** start **

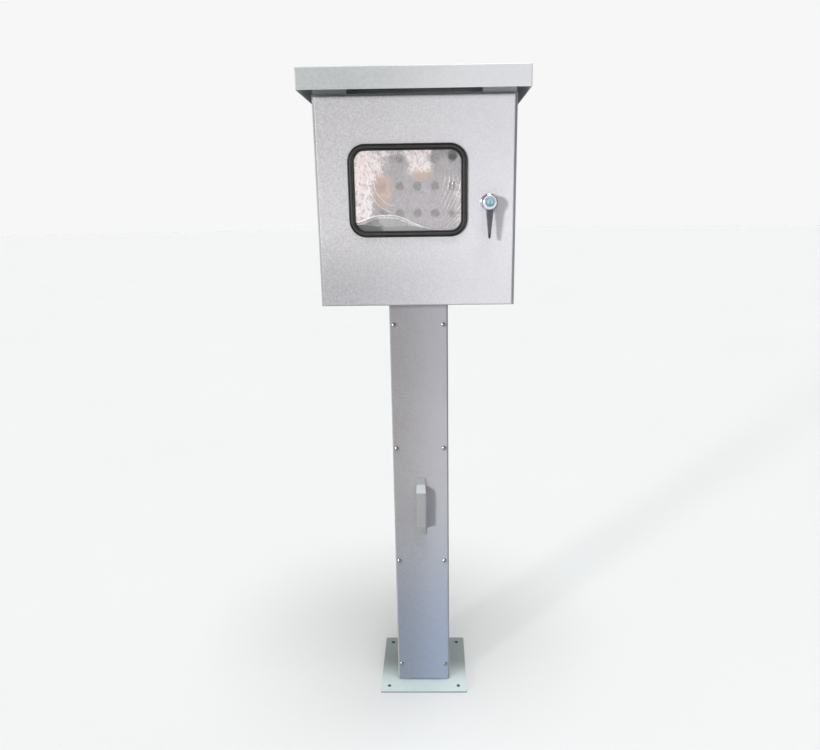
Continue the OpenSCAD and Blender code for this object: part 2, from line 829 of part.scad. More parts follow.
// Round head with a tapering arm that hangs from it
module lever_handle() color([0.8, 0.81, 0.82]) {
    r = lever_head_d / 2;
    run = lever_l - arm_tip / 2;
    difference() {
        union() {
            bar_y(lock_x, lock_mid_z, r, lever_front + 2, lever_back);
            bar_y(lock_x, lock_mid_z, r - 2, lever_front, lever_front + 2);
            front_to_back(arm_front, arm_front + arm_t) translate([lock_x, lock_mid_z]) {
                polygon([[-arm_root / 2, 0], [arm_root / 2, 0], [arm_tip / 2, -run], [-arm_tip / 2, -run]]);
                translate([0, -run]) circle(arm_tip / 2);
            }
        }
        bar_y(lock_x, lock_mid_z, barrel_r + turn_gap, lever_front - 1, lever_front + barrel_depth);
    }
}

module lever_spindle() color([0.7, 0.7, 0.72]) {
    bar_y(lock_x, lock_mid_z, spindle_r, lever_back, cam_front);
    front_to_back(cam_front, cam_front + cam_t)
        translate([lock_x, lock_mid_z]) square(cam_hole, center = true);
}

// Key cylinder with a keyway
module key_barrel() color([0.72, 0.76, 0.82]) {
    difference() {
        bar_y(lock_x, lock_mid_z, barrel_r, lever_front - 1, lever_front + barrel_depth - face_gap);
        translate([lock_x - 1, lever_front - 2, lock_mid_z - 4.5]) cube([2, 7, 9]);
    }
}

// Cam stands upright at rest and swings behind the cabinet frame when the lever turns
module lock_cam() color([0.7, 0.7, 0.72]) {
    front_to_back(cam_front, cam_front + cam_t) translate([lock_x, lock_mid_z]) difference() {
        union() {
            circle(cam_w / 2);
            translate([-cam_w / 2, 0]) square([cam_w, cam_l]);
        }
        square(cam_hole, center = true);
    }
}

module cam_screw() color([0.8, 0.8, 0.82]) {
    translate([lock_x, cam_front + cam_t, lock_mid_z]) rotate([-90, 0, 0]) dome_head(6, 3.5);
}

// Inverted tray: top sheet with four folded edges
module canopy() color([0.82, 0.82, 0.84]) {
    t = canopy_t;
    difference() {
        folded_box(canopy_w, canopy_y0, canopy_y1, canopy_low - 2 * fold_r, canopy_high, fold_r);
        folded_box(canopy_w - 2 * t, canopy_y0 + t, canopy_y1 - t, canopy_low - 4 * fold_r,
            canopy_ceiling, fold_r - 1.2);
        translate([-canopy_w, canopy_y0 - 5, canopy_low - 5 * fold_r])
            cube([2 * canopy_w, canopy_y1 - canopy_y0 + 10, 5 * fold_r]);
        for (p = spacer_spots) {
            translate([p[0], p[1] * spacer_y, canopy_ceiling - 1]) cylinder(r = 3 + bolt_gap, h = t + 2);
        }
    }
}

// Channels between cabinet and canopy, each with its web towards the outside
module canopy_spacers() color([0.8, 0.8, 0.82]) {
    h = canopy_ceiling - box_top;
    for (p = spacer_spots) translate([p[0], p[1] * spacer_y, box_top]) difference() {
        mirror([0, p[1] > 0 ? 1 : 0, 0]) difference() {
            translate([-spacer_w / 2, -spacer_d / 2, 0]) cube([spacer_w, spacer_d, h]);
            translate([-spacer_w, -spacer_d / 2 + spacer_t, spacer_t])
                cube([2 * spacer_w, spacer_d, h - 2 * spacer_t]);
        }
        translate([0, 0, -1]) cylinder(r = 3 + bolt_gap, h = h + 2);
    }
}

module spacer_bolts() color([0.78, 0.78, 0.8]) {
    for (p = spacer_spots) translate([p[0], p[1] * spacer_y, box_top + spacer_t]) {
        hex_z(10, 4);
        translate([0, 0, -spacer_t - box_sheet - 8]) cylinder(r = 3, h = spacer_t + box_sheet + 8);
    }
}

module spacer_nuts() color([0.78, 0.78, 0.8]) {
    for (p = spacer_spots) {
        translate([p[0], p[1] * spacer_y, box_top - box_sheet - 5]) nut_z(3, 10, 5);
    }
}

module canopy_screws() color([0.8, 0.8, 0.82]) {
    for (p = spacer_spots) translate([p[0], p[1] * spacer_y, canopy_high + 1.5]) {
        dome_head(6, 3.6);
        translate([0, 0, -14]) cylinder(r = 3, h = 14);
    }
}

module canopy_washers() color([0.12, 0.12, 0.12]) {
    for (p = spacer_spots) translate([p[0], p[1] * spacer_y, canopy_high]) difference() {
        cylinder(r = 8, h = 1.5);
        translate([0, 0, -1]) cylinder(r = 3 + thread_gap, h = 4);
    }
}

module canopy_nuts() color([0.78, 0.78, 0.8]) {
    for (p = spacer_spots) {
        translate([p[0], p[1] * spacer_y, canopy_ceiling - spacer_t - 5]) nut_z(3, 10, 5);
    }
}

base_plate();
post_channel();
post_top_plate();
post_pad();
post_cover();
cover_screws();
cover_nuts();
cover_handle();
handle_screws();
cabinet_body();
cabinet_bolts();
cabinet_nuts();
gland_plate();
gland_plate_screws();
cable_glands();
gland_locknuts();
earth_stud();
earth_nuts();
mounting_studs();
mounting_plate();
mounting_nuts();
din_rail();
rail_screws();
terminal_blocks();
earth_terminal();
end_stops();
panel_bracket_left();
panel_bracket_right();
inner_panel();
panel_screws();
panel_nuts();
door_shell();
door_gasket();
window_seal();
seal_locking_strip();
window_pane();
protective_film();
hinge_frame_leaves();
hinge_door_leaves();
hinge_pins();
hinge_screws();
lock_housing();
lock_nut();
lever_handle();
lever_spindle();
key_barrel();
lock_cam();
cam_screw();
canopy();
canopy_spacers();
spacer_bolts();
spacer_nuts();
canopy_screws();
canopy_washers();
canopy_nuts();
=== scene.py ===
"""Finishes and fine pieces of a street fire alarm cabinet on its pedestal.

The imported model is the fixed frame. Sheet metal, brackets and fasteners keep their own meshes and
get a finish each. The window seal, its locking strip, the protective film, the lock and the cover's
pull are made here as fine meshes that stand for the plain solids of the frame, and a weld is added
round the post's foot. All places come from the frame's own boxes, in metres, with Z up and the
front facing -Y.
"""

import json
import math

import bmesh
import bpy
import numpy as np
from bpy.props import FloatProperty, FloatVectorProperty, IntProperty, PointerProperty
from bpy.types import Operator, Panel, PropertyGroup
from mathutils import Matrix, Vector


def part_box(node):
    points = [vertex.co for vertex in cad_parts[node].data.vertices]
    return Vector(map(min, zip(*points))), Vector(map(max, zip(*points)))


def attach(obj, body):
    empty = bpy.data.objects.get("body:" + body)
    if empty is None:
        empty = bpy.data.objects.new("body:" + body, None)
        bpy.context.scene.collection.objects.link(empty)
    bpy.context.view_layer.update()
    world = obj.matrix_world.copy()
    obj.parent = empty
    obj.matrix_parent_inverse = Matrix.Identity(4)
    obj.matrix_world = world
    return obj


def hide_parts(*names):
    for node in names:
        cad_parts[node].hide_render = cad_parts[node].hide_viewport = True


bl_info = {
    "name": "Street alarm cabinet",
    "version": (1, 0, 0),
    "blender": (4, 5, 0),
    "location": "View3D > Sidebar > Alarm cabinet",
    "description": "Finishes, window, lock and pull of a street alarm cabinet",
    "category": "Add Mesh",
}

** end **

What is needed: Reproduce exactly, and only, the lines from the one that contains "base_plate();" down to the one that contains "zip(*points))), Vector(map(max, zip(*points)))", both ends included.

Written response:
base_plate();
post_channel();
post_top_plate();
post_pad();
post_cover();
cover_screws();
cover_nuts();
cover_handle();
handle_screws();
cabinet_body();
cabinet_bolts();
cabinet_nuts();
gland_plate();
gland_plate_screws();
cable_glands();
gland_locknuts();
earth_stud();
earth_nuts();
mounting_studs();
mounting_plate();
mounting_nuts();
din_rail();
rail_screws();
terminal_blocks();
earth_terminal();
end_stops();
panel_bracket_left();
panel_bracket_right();
inner_panel();
panel_screws();
panel_nuts();
door_shell();
door_gasket();
window_seal();
seal_locking_strip();
window_pane();
protective_film();
hinge_frame_leaves();
hinge_door_leaves();
hinge_pins();
hinge_screws();
lock_housing();
lock_nut();
lever_handle();
lever_spindle();
key_barrel();
lock_cam();
cam_screw();
canopy();
canopy_spacers();
spacer_bolts();
spacer_nuts();
canopy_screws();
canopy_washers();
canopy_nuts();
=== scene.py ===
"""Finishes and fine pieces of a street fire alarm cabinet on its pedestal.

The imported model is the fixed frame. Sheet metal, brackets and fasteners keep their own meshes and
get a finish each. The window seal, its locking strip, the protective film, the lock and the cover's
pull are made here as fine meshes that stand for the plain solids of the frame, and a weld is added
round the post's foot. All places come from the frame's own boxes, in metres, with Z up and the
front facing -Y.
"""

import json
import math

import bmesh
import bpy
import numpy as np
from bpy.props import FloatProperty, FloatVectorProperty, IntProperty, PointerProperty
from bpy.types import Operator, Panel, PropertyGroup
from mathutils import Matrix, Vector


def part_box(node):
    points = [vertex.co for vertex in cad_parts[node].data.vertices]
    return Vector(map(min, zip(*points))), Vector(map(max, zip(*points)))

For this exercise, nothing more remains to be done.